_SHORT TASK_. In the data below, locate each line with the word "picture" and list it.

_Scripts that build objects_.
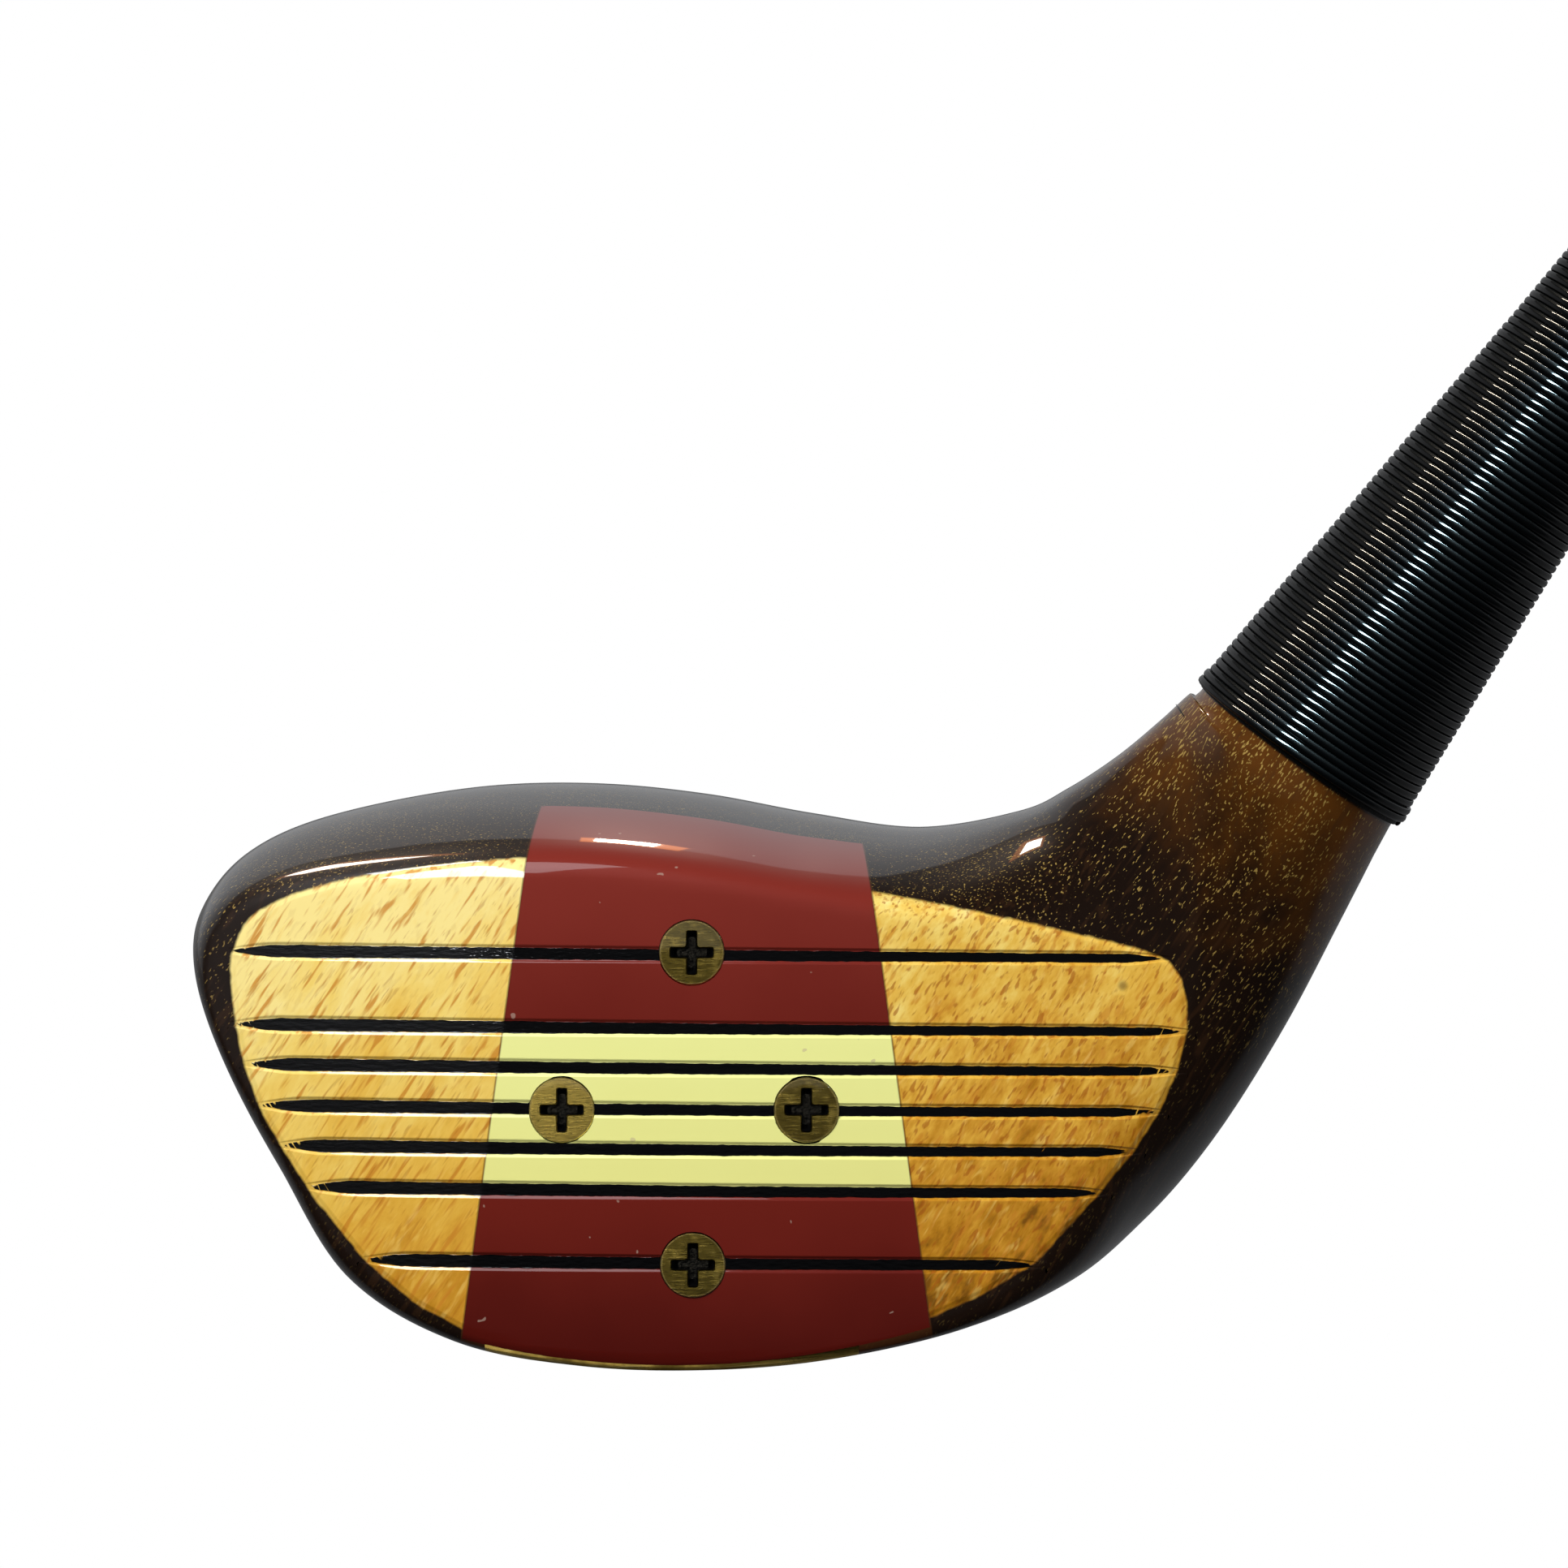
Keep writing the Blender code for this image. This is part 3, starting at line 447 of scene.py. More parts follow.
def outline_distance(outline, x, y):
    """Signed distance from a closed outline, less than nothing inside it."""
    corners = np.array(outline)
    nearest = np.full(len(x), 1e9)
    inside = np.zeros(len(x), bool)
    for (ax, ay), (bx, by) in zip(corners, np.roll(corners, -1, axis=0)):
        ex, ey = bx - ax, by - ay
        share = np.clip(((x - ax) * ex + (y - ay) * ey) / (ex * ex + ey * ey), 0, 1)
        nearest = np.minimum(nearest, np.hypot(x - ax - share * ex, y - ay - share * ey))
        if ay != by:
            inside ^= ((ay > y) != (by > y)) & (x < ax + (y - ay) / ey * ex)
    return np.where(inside, -nearest, nearest)


stain = outline_distance(PANEL, points[:, 0], face_height(*points.T))
stain = np.maximum(stain, behind_face(*points.T) - PANEL_WRAP)
stain = np.clip(stain, -STAIN_LIMIT, STAIN_LIMIT)


def place_mesh(name, mesh, place=Matrix()):
    """A new object of a mesh, standing in a frame."""
    obj = bpy.data.objects.new(name, mesh)
    bpy.context.scene.collection.objects.link(obj)
    obj.matrix_world = place
    return obj


def add_shell(name, part, inner_of):
    """A closed piece: one part of the skin, a copy of it further in, and walls between."""
    outer = [polygons[i] for i in np.nonzero(parts == part)[0]]
    used = sorted({i for face in outer for i in face})
    place_of = {old: new for new, old in enumerate(used)}
    outer = [[place_of[i] for i in face] for face in outer]
    count = len(used)
    whole = np.vstack((points[used], inner_of(points[used], normals[used])))
    edges = {(a, b) for face in outer for a, b in zip(face, face[1:] + face[:1])}
    rims = sorted((b, a, a + count, b + count) for a, b in edges if (b, a) not in edges)
    inner = [[i + count for i in reversed(face)] for face in outer]
    mesh = bpy.data.meshes.new(name)
    mesh.from_pydata((whole * MM).tolist(), [], outer + rims + inner)
    painted = paint[used]
    smooth, trough = normals[used].tolist(), trough_normals[used].tolist()
    depth = painted.tolist()
    corner_normals = []
    # Only faces inside a score line turn their normals down its walls.
    for face in outer:
        source = trough if sum(depth[i] for i in face) > 0.005 else smooth
        corner_normals += [source[i] for i in face]
    a, b, c, d = (whole[[face[k] for face in rims]] for k in range(4))
    for across in unit(np.cross(c - a, d - b)).tolist():
        corner_normals += [across] * 4
    for face in inner:
        corner_normals += [[-x for x in smooth[i - count]] for i in face]
    for key, values in (("paint", painted), ("stain", stain[used]), ("seam", seam[used])):
        layer = mesh.attributes.new(key, "FLOAT", "POINT")
        layer.data.foreach_set("value", np.tile(values, 2).astype(np.float32))
    mesh.shade_smooth()
    mesh.normals_split_custom_set(corner_normals)
    return place_mesh(name, mesh)


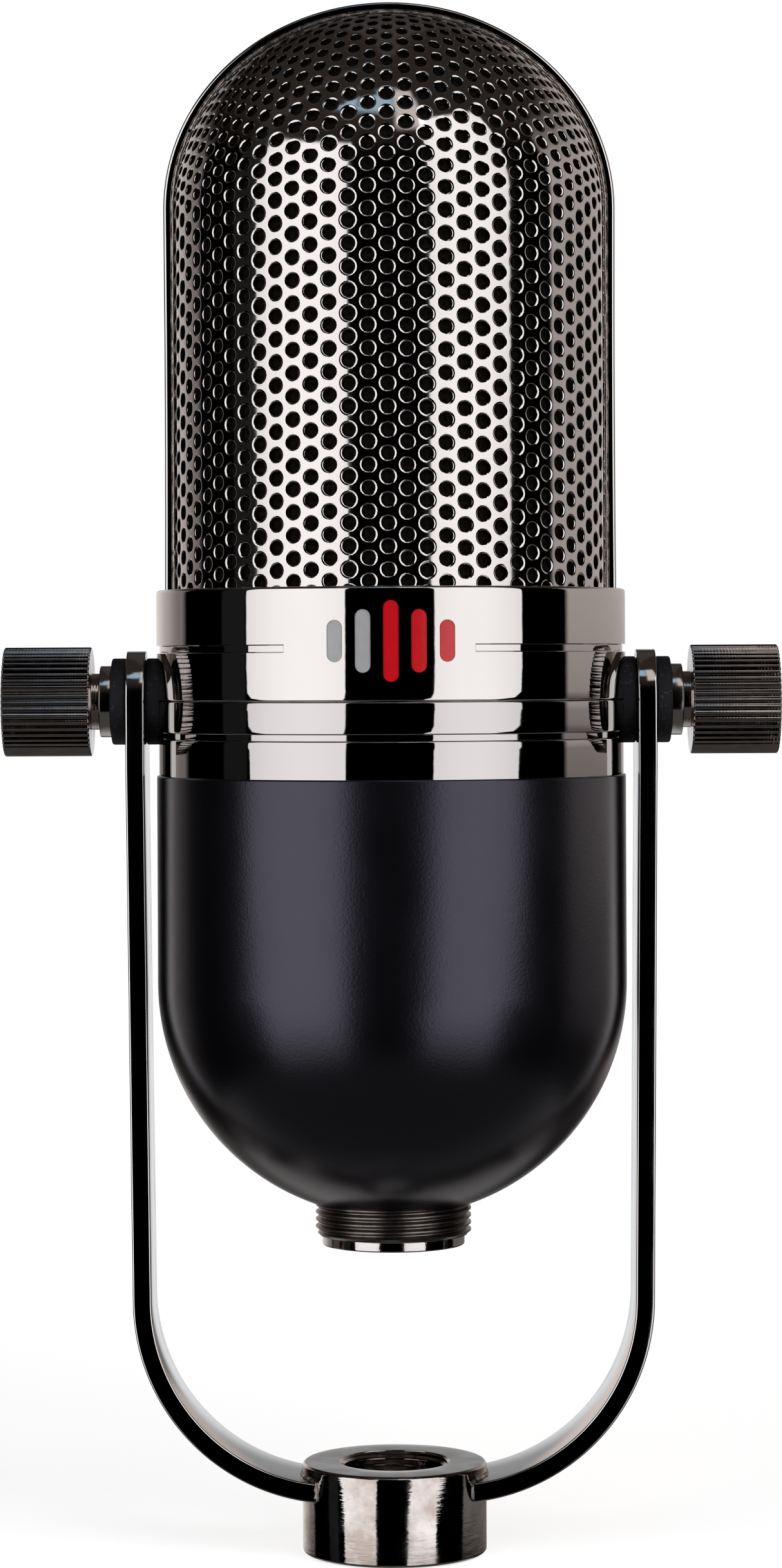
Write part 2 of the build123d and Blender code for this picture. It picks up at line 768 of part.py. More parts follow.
with BuildPart() as transformer_winding:
    winding_half_x = core_leg_half_x + core_window_x - GAP
    with BuildSketch(Plane.XY.offset(core_middle_z - window_height / 2 + GAP)):
        RectangleRounded(2 * winding_half_x, 2 * winding_half_y, winding_corner_r)
        Rectangle(2 * (core_leg_half_x + GAP), 2 * (core_half_y + GAP), mode=Mode.SUBTRACT)
    extrude(amount=window_height - 2 * GAP)
pieces["transformer_winding"] = transformer_winding.part

with BuildPart() as transformer_bracket:
    wall_x = core_half_x + bracket_thickness
    foot_x = wall_x + bracket_foot
    with BuildSketch(Plane.XZ):
        with BuildLine():
            Polyline(
                (-foot_x, deck_top_z),
                (-core_half_x, deck_top_z),
                (-core_half_x, core_top_z),
                (core_half_x, core_top_z),
                (core_half_x, deck_top_z),
                (foot_x, deck_top_z),
                (foot_x, deck_top_z + bracket_thickness),
                (wall_x, deck_top_z + bracket_thickness),
                (wall_x, core_top_z + bracket_thickness),
                (-wall_x, core_top_z + bracket_thickness),
                (-wall_x, deck_top_z + bracket_thickness),
                (-foot_x, deck_top_z + bracket_thickness),
                close=True,
            )
        make_face()
    extrude(amount=bracket_half_y, both=True)
pieces["transformer_bracket"] = transformer_bracket.part


# ---------------------------------------------------------------- wiring
def lead(points, bend_r):
    """Insulated wire along straight runs joined by arcs."""
    with BuildPart() as wire:
        with BuildLine() as route:
            FilletPolyline(*points, radius=bend_r)
        with BuildSketch(Plane(origin=route.wire() @ 0, z_dir=route.wire() % 0)):
            Circle(lead_r)
        sweep(path=route.wire())
    return wire.part


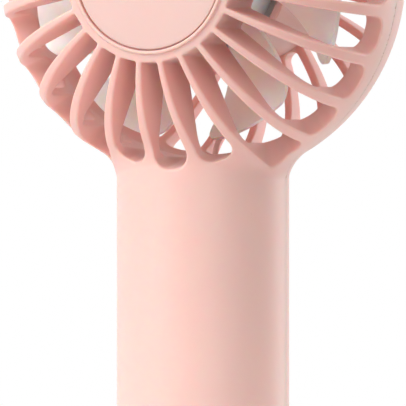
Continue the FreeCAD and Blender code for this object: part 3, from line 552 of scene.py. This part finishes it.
def world(below, level, above, behind):
    """Soft light all round, brighter from above and from the white backdrop behind the object."""
    sky = bpy.data.worlds.new("studio")
    sky.use_nodes = True
    nodes, links = sky.node_tree.nodes, sky.node_tree.links
    nodes.clear()
    way = nodes.new("ShaderNodeTexCoord")
    split = nodes.new("ShaderNodeSeparateXYZ")
    links.new(way.outputs["Generated"], split.inputs[0])
    ramp = nodes.new("ShaderNodeFloatCurve")
    spread = nodes.new("ShaderNodeMapRange")
    spread.inputs["From Min"].default_value = -1
    links.new(split.outputs["Z"], spread.inputs["Value"])
    links.new(spread.outputs["Result"], ramp.inputs["Value"])
    curve = ramp.mapping.curves[0]
    curve.points[0].location = (0, below / 2)
    curve.points[1].location = (1, above / 2)
    curve.points.new(0.5, level / 2)
    ramp.mapping.update()
    double = nodes.new("ShaderNodeMath")
    double.operation = "MULTIPLY"
    double.inputs[1].default_value = 2
    links.new(ramp.outputs["Value"], double.inputs[0])
    facing = nodes.new("ShaderNodeVectorMath")
    facing.operation = "DOT_PRODUCT"
    facing.inputs[1].default_value = -toward(VIEW_AZIMUTH, 0)
    links.new(way.outputs["Generated"], facing.inputs[0])
    glow = nodes.new("ShaderNodeMapRange")
    glow.inputs["To Max"].default_value = behind
    links.new(facing.outputs["Value"], glow.inputs["Value"])
    both = nodes.new("ShaderNodeMath")
    links.new(double.outputs["Value"], both.inputs[0])
    links.new(glow.outputs["Result"], both.inputs[1])
    fill, backdrop = nodes.new("ShaderNodeBackground"), nodes.new("ShaderNodeBackground")
    fill.inputs["Color"].default_value = (1, 1, 1, 1)
    links.new(both.outputs["Value"], fill.inputs["Strength"])
    backdrop.inputs["Color"].default_value = (1, 1, 1, 1)
    blend, path = nodes.new("ShaderNodeMixShader"), nodes.new("ShaderNodeLightPath")
    links.new(path.outputs["Is Camera Ray"], blend.inputs["Fac"])
    links.new(fill.outputs[0], blend.inputs[1])
    links.new(backdrop.outputs[0], blend.inputs[2])
    out = nodes.new("ShaderNodeOutputWorld")
    links.new(blend.outputs[0], out.inputs["Surface"])
    bpy.context.scene.world = sky


def floor():
    bpy.ops.mesh.primitive_circle_add(vertices=128, radius=0.22, fill_type="NGON", location=(0, 0, -0.0002))
    plane = bpy.context.object
    plane.name = "floor"
    plane.data.materials.append(shade("floor_pale", srgb(238, 237, 236), 0.7, grain=0.8, mottle=0.01))


camera()
world(0.12, 0.38, 1.05, 0.8)
floor()
softbox("key", -62, 28, 1.1, 0.8, 0.9, 12)
softbox("front", 10, 10, 1.2, 0.5, 0.5, 2.8)
softbox("rim", 125, 12, 1.1, 0.3, 0.9, 3.4)
bpy.context.scene.view_settings.view_transform = "Standard"
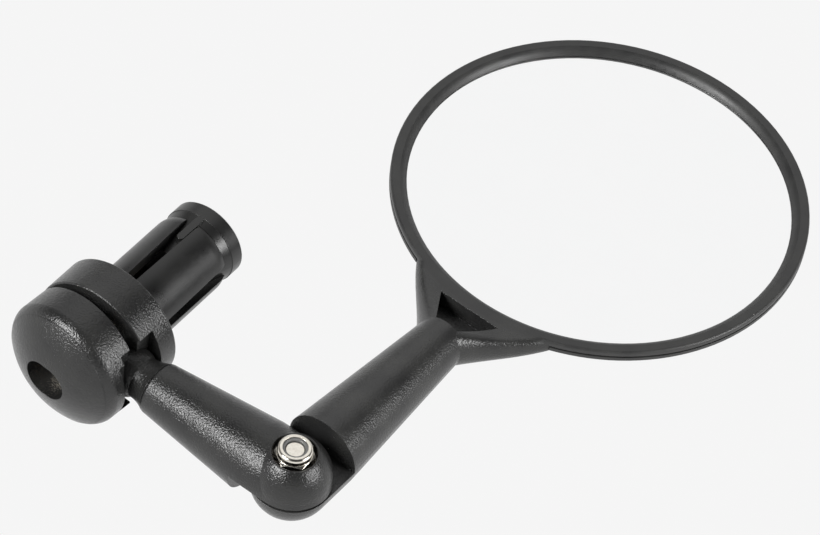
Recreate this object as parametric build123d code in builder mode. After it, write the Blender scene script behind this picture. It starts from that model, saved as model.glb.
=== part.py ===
from build123d import *
from math import cos, radians, sin, sqrt, tan
import os

# Bar-end bicycle mirror, in millimetres.
# The origin is on the plug's axis, in the plane where the clamp housing meets the end of the bar.
# +Y runs along the plug into the bar, +X towards the arm, +Z along the folding hinge.

# ---- Clamp: two round halves that grip the arm's ball
HOUSING_R = 12.65
REAR_DEPTH = 7.7            # the rear half runs from y = 0 to here
HOUSING_EDGE = 0.35         # rounding of the rear half's rims
CAP_R = 12.6
CAP_FACE_Y = -9.5           # where the cap's inner face crosses the plug's axis
CAP_TILT = 4.3              # the cap stands open towards the arm by this angle
CAP_WALL = 5.6              # straight part of the cap's side
CAP_SHOULDER = 7.5          # depth at which the side's rounding ends
CAP_SHOULDER_R = 11.6
DOME_R = 11.5
DOME_BASE = 7.65
DOME_TOP = 11.55
WINDOW_LOW, WINDOW_HIGH = -6.2, 7.6     # the arm's window, in z
WINDOW_REAR_Y = -4.3        # floor of the window in the rear half
WINDOW_CAP_DEPTH = 3.64     # depth of the window in the cap
WINDOW_REACH = 2.0          # how far the window's cutter stands out of the housing
LAND_OUT_R, LAND_IN_R = 12.4, 11.0      # low land on the rear half that the cap rocks on
LAND_HALF = 5.2
LAND_HEIGHT = 0.8
KEEPER_X = -10.1            # tongue on the rear half that keeps the halves in line
KEEPER_SIZE = (1.6, 8.0)
KEEPER_HEIGHT = 2.5
KEEPER_POCKET = (2.8, 8.6)
KEEPER_POCKET_DEPTH = 1.9

# ---- Key slot and clamp bolt (M4)
KEY_SLOT = (8.6, 7.3)
KEY_SHIFT = 0.05            # the slot stands this much nearer the arm than the cap's axis
CAP_BORE = (6.4, 4.8)       # slotted bore for the bolt
ROCKER_R = 40.0             # crown of the slot's floor, under the washer
ROCKER_Y = -11.44
PLATE_Y = -11.5             # inner face of the rocker plate
PLATE_T = 1.15
PLATE_SIZE = (7.9, 6.9)
PLATE_CLEARANCE = 0.2
BOLT_R = 2.0
BOLT_LENGTH = 35.0
BOLT_HEAD_R = 3.5
BOLT_HEAD_H = 2.8           # low head
BOLT_KEY_AF = 2.5
BOLT_HOLE_R = 2.3
BOLT_SEAT_Y = -12.7
BOLT_KEY_DEPTH = 1.7

# ---- Plug: slotted sleeve and its wedge
SLEEVE_R = 7.94
SLEEVE_WALL_R = 5.9         # inner radius of the fingers
SLEEVE_BASE_Y = 3.0         # the solid base runs up to here
SLEEVE_ROOT = 2.5           # depth of the sleeve's root in the housing
SLEEVE_ROOT_R = 7.4
SLEEVE_ROOT_FLAT = 6.6      # half the distance across the root's two flats
SLEEVE_TIP_Y = 20.7
SLEEVE_TIP_R = 7.58
SLOT_COUNT = 4
SLOT_TURN = 3.7             # angle of the first slot, from +X towards +Z
SLOT_ROOT_W, SLOT_TIP_W = 2.1, 2.9
WEDGE_TIP_Y = 25.65         # outer end of the plug
WEDGE_RIM_Y = 22.65
WEDGE_RIM_R = 7.85
WEDGE_CONE_R = 7.75
WEDGE_ANGLE = 14.0
WEDGE_ROOT_Y = 13.5
WEDGE_GAP = 0.06            # running gap between wedge and fingers
KEY_COUNT = 2
KEY_TURN = 89.9
KEY_W = 1.4
KEY_ROOT_Y = 15.8
NUT_SEAT_Y = 17.5
WEDGE_NUT_AF = 7.0
WEDGE_NUT_H = 3.2
NUT_POCKET_AF = 7.2
KEY_INNER_R = 4.5

# ---- Ball and arm
BALL = (9.5, -8.6, 0)
BALL_R = 4.65
SEAT_R = 4.73
NECK_R = 4.0
FLARE_T = 5.87              # distance from the ball's centre to the end of the flare
FLARE_R = 4.95
ARM_ANGLE = 1.0             # the arm leans this much from +X towards -Y
HINGE_REACH = 36.27         # ball centre to hinge axis
ARM_GAP = 0.05
ARM_END_R = 5.08
ARM_R = 7.4
ARM_TAPER_T = 29.5          # the taper ends here
STEP = 8.55                 # the cut-away half ends this far from the hinge axis
SPIGOT_R = 3.0
SPIGOT_END = 15.0
BEAD_R = 3.35

# ---- Hinge (M4)
TONGUE_R = 7.5
HINGE_GAP = 0.4
PIN_R = 2.0
PIN_HOLE_R = 2.06
BOSS_TOP_R = 4.4            # flat top of the boss around the nut's recess
BOSS_Z = 7.15
RECESS_R = 4.05
RECESS_Z = 3.2
LOCK_NUT_AF = 6.5
LOCK_NUT_Z = 4.18
LOCK_NUT_HEX = 3.0
LOCK_NUT_TOP = 8.7
COLLAR_R = 3.17
COLLAR_LIP_R = 2.25         # the collar's rim is rolled in to here
PIN_HEAD_AF = 7.0
PIN_HEAD_Z = -3.5
PIN_HEAD_H = 2.8
PIN_TOP = 8.05
PIN_POCKET_AF = 7.15
THREAD_GAP = 0.02           # gap between a plain screw and a plain thread
WASHER_BORE_R = 2.12
FRICTION_WASHER_R = 5.5
FLAT_WASHER_R = 4.0
FLAT_WASHER_Z, FLAT_WASHER_T = 3.76, 0.4
INSERT_R = 2.8              # nylon ring in the nut's collar
INSERT_LIP_R = 1.8          # the screw has not cut through the ring's outer end
INSERT_TOP = 8.4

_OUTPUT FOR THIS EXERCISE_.
Write part 2 of the build123d and Blender code for this picture. It picks up at line 768 of part.py. More parts follow.
Recreate this object as parametric build123d code in builder mode. After it, write the Blender scene script behind this picture. It starts from that model, saved as model.glb.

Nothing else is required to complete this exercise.